In der Zwischenzeit gilt es als ausgemachte Sache, dass die Wirtschaft auf beiden Seiten des Atlantiks in eine Rezession rutschen wird. Diese dürfte um so heftiger ausfallen, je stärker die Zentralbanken die Zinsen anheben. Die Notenbanken scheinen gewillt zu sein, dies in Kauf zu nehmen, um der Inflation Herr zu werden. Die steigende Zahl an Gewinnwarnungen zeigt zugleich, dass das eingetrübte Wirtschaftsumfeld bei den Unternehmen angekommen ist. Die bald beginnende Berichtssaison für das dritte Quartal wird schwierig werden.

Dass die Normalisierung der Geldpolitik alle andere als einfach wird, haben die Ereignisse am britischen Finanzmarkt gezeigt. Aufgrund zunehmender Verwerfungen am dortigen Anleihemarkt sah sich die Bank of England gezwungen, mittels "vorübergehender" Anleihekäufe stabilisierend einzugreifen. Die geplante quantitative Straffung wurde erst einmal verschoben. Auch andere Zentralbanken könnten wegen der seit der Finanzkrise aufgehäuften Schuldenberge sehr schnell vor einem Dilemma stehen, denn Schulden und höhere Zinsen vertragen sich nicht gut.

Der Markt ist nur optisch billig

Das Zeug ganz andere Volatilitäten als die Zentralbanken an den Märkten auszulösen, hat der Ukrainekrieg. Mit der Annexion ostukrainischer Gebiete und deren Einverleibung, droht der Konflikt völlig außer Kontrolle zu geraten. Denn sobald diese Regionen "russisch" werden, können dortige Kampfhandlungen nach Lesart des Kremls zu direkten Angriffen auf das Staatsterritorium erklärt werden. Präsident Putin hat mehrfach erklärt, in einem solchen Fall nicht vor dem Einsatz von Nuklearwaffen zurückzuschrecken - Experten nehmen diese Drohung sehr ernst.
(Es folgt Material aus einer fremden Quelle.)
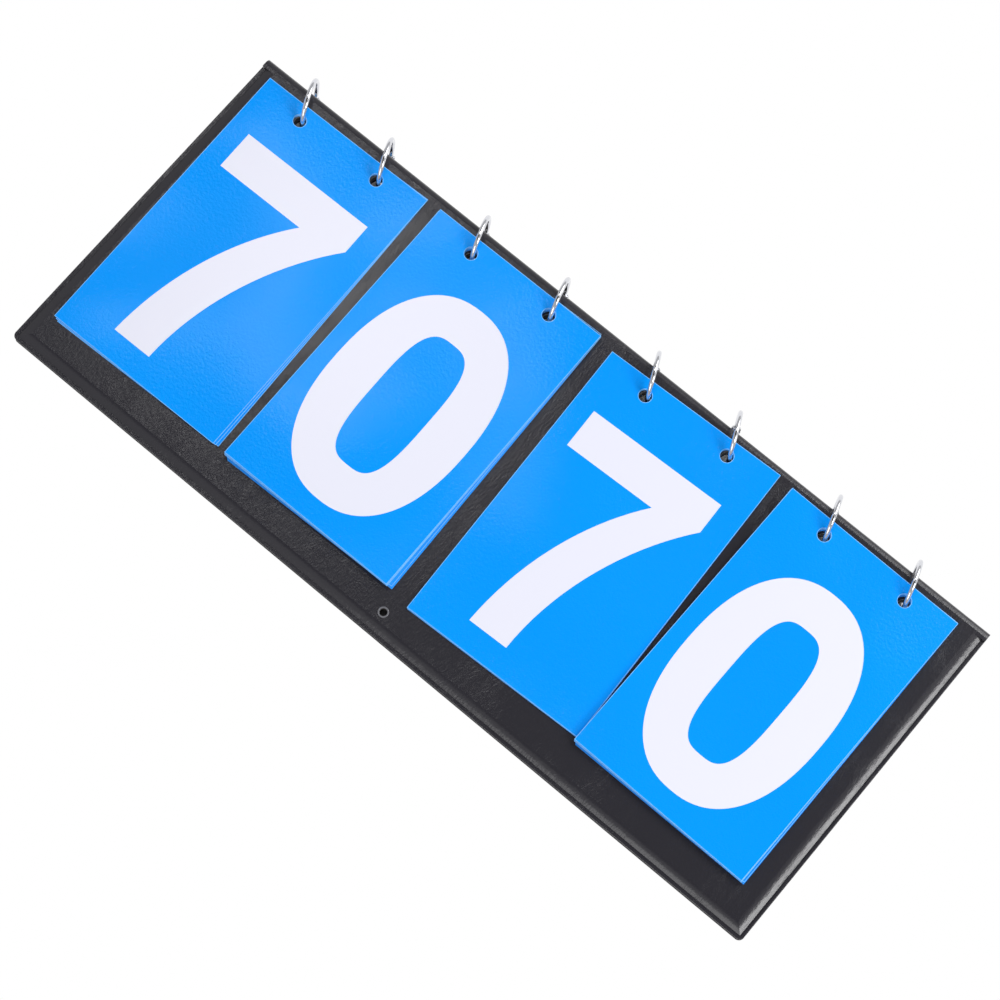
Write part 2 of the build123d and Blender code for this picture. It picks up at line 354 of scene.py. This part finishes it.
def number_eight():
    upper = superellipse((EIGHT_MIDDLE, 18.0 * MM), (30.0 * MM, 26.0 * MM), LOBE_SQUARENESS)
    lower = superellipse((EIGHT_MIDDLE, -28.6 * MM), (33.6 * MM, 29.6 * MM), LOBE_SQUARENESS)
    upper_eye = superellipse((EIGHT_MIDDLE, 18.6 * MM), (12.4 * MM, 11.4 * MM), EYE_SQUARENESS)
    lower_eye = superellipse((EIGHT_MIDDLE, -27.6 * MM), (15.0 * MM, 14.4 * MM), EYE_SQUARENESS)
    return [join_lobes(upper, lower, EIGHT_WAIST), upper_eye, lower_eye]


def number_nine():
    bowl = superellipse(NINE_BOWL_CENTRE, (32.4 * MM, 31.0 * MM), LOBE_SQUARENESS)
    eye = superellipse((NINE_BOWL_CENTRE[0], 13.6 * MM), (13.8 * MM, 15.4 * MM), EYE_SQUARENESS)
    # The bowl runs from its right side over the top to where the tail leaves it below
    kept = [p for p in bowl if p[1] >= NINE_BOWL_CENTRE[1] or p[0] < NINE_TAIL_LEAVES]
    tail = outline((12.4, -16.3), ((10.5, -31.0), (5.0, -42.4), (-4.6, -42.4)),
                   ((-10.0, -42.4), (-13.0, -38.6), (-14.0, -32.6)), (-31.6, -34.0),
                   ((-30.0, -49.0), (-20.0, -58.0), (-4.0, -58.0)),
                   ((22.0, -58.0), (31.2, -32.0), (31.2, 8.0)))
    return [kept + tail, eye]


NUMBERS = {0: number_zero, 1: number_one, 2: number_two, 3: number_three,
           7: number_seven, 8: number_eight, 9: number_nine}


def print_mesh(name, loops):
    """Flat print of one number as a thin closed mesh on XY."""
    curve = bpy.data.curves.new(name, "CURVE")
    curve.dimensions = "2D"
    curve.fill_mode = "BOTH"
    curve.extrude = PRINT_THICKNESS / 2
    for loop in loops:
        spline = curve.splines.new("POLY")
        spline.points.add(len(loop) - 1)
        for point, (x, y) in zip(spline.points, loop):
            point.co = (x, y, 0.0, 1.0)
        spline.use_cyclic_u = True
    holder = bpy.data.objects.new(name, curve)
    bpy.context.scene.collection.objects.link(holder)
    bpy.context.view_layer.update()
    mesh = bpy.data.meshes.new_from_object(holder.evaluated_get(bpy.context.evaluated_depsgraph_get()))
    bpy.data.objects.remove(holder)
    piece = bpy.data.objects.new(name, mesh)
    bpy.context.scene.collection.objects.link(piece)
    return piece


def card_faces(node):
    """Frames of a card's front and back faces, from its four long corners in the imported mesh."""
    corners = [node.matrix_world @ v.co for v in node.data.vertices]
    low = min(c.z for c in corners)
    high = max(c.z for c in corners)
    right = max(corners, key=lambda c: c.x - c.y)
    left = min(corners, key=lambda c: c.x - c.y)
    far = max(corners, key=lambda c: c.x + c.y)
    near = min(corners, key=lambda c: c.x + c.y)
    middle = (right + left + far + near) / 4
    along = (far - right).normalized()
    angle = math.atan2(-along.x, along.y)
    front = Matrix.Translation((middle.x, middle.y, high + PRINT_LIFT)) @ Matrix.Rotation(angle, 4, "Z")
    # Seen from the rear the number stands upright too, its top towards the rings
    turned = Matrix.Rotation(angle, 4, "Z") @ Matrix.Rotation(math.pi, 4, "Y")
    back = Matrix.Translation((middle.x, middle.y, low - PRINT_LIFT)) @ turned
    return front, back


def cut_edge(with_holes=True):
    """Pale line round a face and its holes, where the knife took the print off the corner."""
    half = [size / 2 for size in CARD_SIZE]
    loops = []
    for inset in (CUT_EDGE_INSET, CUT_EDGE_INSET + CUT_EDGE_WIDTH):
        x, y = half[0] - inset, half[1] - inset
        loops.append([(-x, -y), (x, -y), (x, y), (-x, y)])
    for side in (-1, 1) if with_holes else ():
        for inset in (CUT_EDGE_WIDTH, 0.0):
            radius = CARD_HOLE_RADIUS + CUT_EDGE_INSET + inset
            loops.append(superellipse((side * CARD_HOLE_X, CARD_HOLE_Y), (radius, radius), 2.0))
    return loops


def place_print(name, loops, transform, body, material):
    """Put a flat print on a face, on the body that carries it."""
    piece = print_mesh(name, loops)
    piece.data.transform(transform)
    piece.data.update()
    set_material(piece, material)
    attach(piece, body)


def place_face(name, digit, face, body, white, pale, with_holes=True):
    """Number and cut edge of one face of a card."""
    place_print(f"{name}_number", NUMBERS[digit](), face, body, white)
    place_print(f"{name}_cut_edge", cut_edge(with_holes), face, body, pale)


def print_numbers(nodes):
    """Numbers on both faces of the loose cards, on the pile under them and on the rear of the turned ones."""
    white = printed_white()
    pale = new_material("pale_cut_edge", CARD_CORE, 0.5)[0]
    for name, shown in SETS:
        for order in range(LOOSE_CARDS):
            digit = shown + order
            card = f"{name}_card_{digit}"
            front, back = card_faces(nodes[card])
            place_face(f"{card}_front", digit, front, card, white, pale)
            place_face(f"{card}_back", (digit + 1) % 10, back, card, white, pale)
        if f"{name}_pile" in nodes:
            # The rings lean on the edges of the pile's holes, so these stay as they are
            front = card_faces(nodes[f"{name}_pile"])[0]
            place_face(f"{name}_pile_front", shown + LOOSE_CARDS, front, "front_panel", white, pale,
                       with_holes=False)
        if f"{name}_turned_cards" in nodes:
            back = card_faces(nodes[f"{name}_turned_cards"])[1]
            place_face(f"{name}_turned_back", shown, back, "rear_panel", white, pale)


# --- Studio ---

def make_floor(low):
    """White sweep that the board lies on: plain white, and dark where the board shuts the light out."""
    bpy.ops.mesh.primitive_plane_add(size=FLOOR_SIZE, location=(0.0, 0.0, low - FLOOR_GAP))
    floor = bpy.context.active_object
    floor.name = "studio_floor"
    material = bpy.data.materials.new("white_studio_floor")
    material.use_nodes = True
    tree = material.node_tree
    tree.nodes.clear()
    ray = add_node(tree, "ShaderNodeLightPath")
    plain = add_node(tree, "ShaderNodeBsdfDiffuse", {"Color": linear(FLOOR_WHITE)})
    sky = add_node(tree, "ShaderNodeAmbientOcclusion", {"Distance": SHADE_REACH}, samples=16)
    light = add_node(tree, "ShaderNodeMapRange", {"From Min": SHADE_DARKEST, "From Max": SHADE_LIGHTEST,
                                                  "To Min": SHADE_FLOOR, "To Max": 1.0},
                     {"Value": sky.outputs["AO"]}, interpolation_type="SMOOTHSTEP")
    glow = add_node(tree, "ShaderNodeEmission", {"Color": linear(FLOOR_WHITE)},
                    {"Strength": light.outputs["Result"]})
    seen = add_node(tree, "ShaderNodeMath",
                    links={0: ray.outputs["Is Camera Ray"], 1: ray.outputs["Is Glossy Ray"]},
                    operation="MAXIMUM")
    mix = add_node(tree, "ShaderNodeMixShader",
                   links={0: seen.outputs["Value"], 1: plain.outputs["BSDF"], 2: glow.outputs["Emission"]})
    add_node(tree, "ShaderNodeOutputMaterial", links={"Surface": mix.outputs["Shader"]})
    floor.data.materials.append(material)


def add_reflector(name, place, aim, size, brightness):
    """Card seen only in reflections: black at brightness 0, a glowing white one above that."""
    bpy.ops.mesh.primitive_plane_add(size=size, location=place)
    card = bpy.context.active_object
    card.name = name
    card.rotation_euler = (Vector(aim) - Vector(place)).to_track_quat("Z", "Y").to_euler()
    for kind in ("camera", "diffuse", "transmission", "shadow"):
        setattr(card, f"visible_{kind}", False)
    material, _, shader = new_material(f"{name}_face", UNDER_BOARD_DARK, 0.9)
    shader.inputs["Emission Color"].default_value = linear(FLOOR_WHITE)
    shader.inputs["Emission Strength"].default_value = brightness
    set_material(card, material)


def make_reflectors():
    add_reflector("dark_flag", (-0.25, 0.45, 1.9), (-0.25, 0.45, 0.0), 1.8, 0.0)
    add_reflector("rear_reflector", (0.5, 1.15, 0.7), (0.1, 0.15, 0.0), 1.0, 3.0)


def make_world():
    world = bpy.data.worlds.new("studio")
    bpy.context.scene.world = world
    world.use_nodes = True
    tree = world.node_tree
    tree.nodes.clear()
    ray = add_node(tree, "ShaderNodeLightPath")
    # The camera sees plain white; the board gets the sky's own strength
    seen = add_node(tree, "ShaderNodeMath", {1: 1.0 - SKY_STRENGTH}, {0: ray.outputs["Is Camera Ray"]},
                    operation="MULTIPLY")
    level = add_node(tree, "ShaderNodeMath", {1: SKY_STRENGTH}, {0: seen.outputs["Value"]}, operation="ADD")
    sky = add_node(tree, "ShaderNodeBackground", {"Color": linear(FLOOR_WHITE)},
                   {"Strength": level.outputs["Value"]})
    add_node(tree, "ShaderNodeOutputWorld", links={"Surface": sky.outputs["Background"]})


def add_lamp(name, place, aim, size, power):
    """Soft box that points at a place on the board."""
    data = bpy.data.lights.new(name, "AREA")
    data.size = size
    data.energy = power
    lamp = bpy.data.objects.new(name, data)
    lamp.location = place
    lamp.rotation_euler = (Vector(aim) - Vector(place)).to_track_quat("-Z", "Y").to_euler()
    bpy.context.scene.collection.objects.link(lamp)


def make_lamps():
    add_lamp("right_softbox", (1.25, 0.33, 0.86), (0.0, 0.05, 0.0), 0.5, 8.0)
    add_lamp("rear_softbox", (0.38, 0.95, 1.1), (0.0, 0.05, 0.0), 0.5, 6.5)
    add_lamp("front_fill", (0.3, -0.95, 0.75), (0.0, 0.05, 0.0), 0.7, 3.8)
    add_lamp("left_card_sheen", (-0.41, 0.36, 1.15), (-0.14, 0.06, 0.0), 0.22, 0.8)


def make_camera():
    data = bpy.data.cameras.new("camera")
    data.lens = CAMERA_LENS
    data.sensor_width = SENSOR_WIDTH
    data.clip_end = 20.0
    camera = bpy.data.objects.new("camera", data)
    back = -CAMERA_VIEW.normalized()
    right = CAMERA_UP.cross(back).normalized()
    up = back.cross(right)
    turn = Matrix((right, up, back)).transposed().to_4x4()
    camera.matrix_world = Matrix.Translation(CAMERA_PLACE) @ turn
    bpy.context.scene.collection.objects.link(camera)
    bpy.context.scene.camera = camera


def plain_bounds():
    return [list(corner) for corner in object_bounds()]


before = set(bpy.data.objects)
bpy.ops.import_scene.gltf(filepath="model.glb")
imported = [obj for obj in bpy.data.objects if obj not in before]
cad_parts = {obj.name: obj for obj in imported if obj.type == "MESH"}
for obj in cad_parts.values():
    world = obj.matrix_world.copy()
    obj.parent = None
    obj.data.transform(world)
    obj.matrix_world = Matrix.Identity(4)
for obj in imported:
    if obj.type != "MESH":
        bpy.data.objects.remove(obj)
cad_box = plain_bounds()
dress_nodes(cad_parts)
print_numbers(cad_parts)
make_floor(cad_box[0][2])
make_reflectors()
make_world()
make_lamps()
make_camera()
bpy.context.scene.view_settings.view_transform = "Standard"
Auch ohne Atomkrieg, dürften die Börsen noch weit von einer Bodenbildung entfernt sein. Mit einem Kurs/Gewinn-Verhältnis von aktuell 10 ist der DAX zwar günstig, bei vermutlich bald anstehenden Revisionen der Unternehmensgewinne dürfte es sich hierbei allerdings um kaum mehr als eine optische Täuschung handeln. Eine in Krisenzeiten bewährte Bewertungskennziffer, das Kurs/Buch-Verhältnis, liegt erst bei knapp 9.500 Punkten im DAX bei 1. Mit einem Test muss in diesen Krisenzeiten gerechnet werden, bei einem Atomschlag wird es noch tiefer gehen.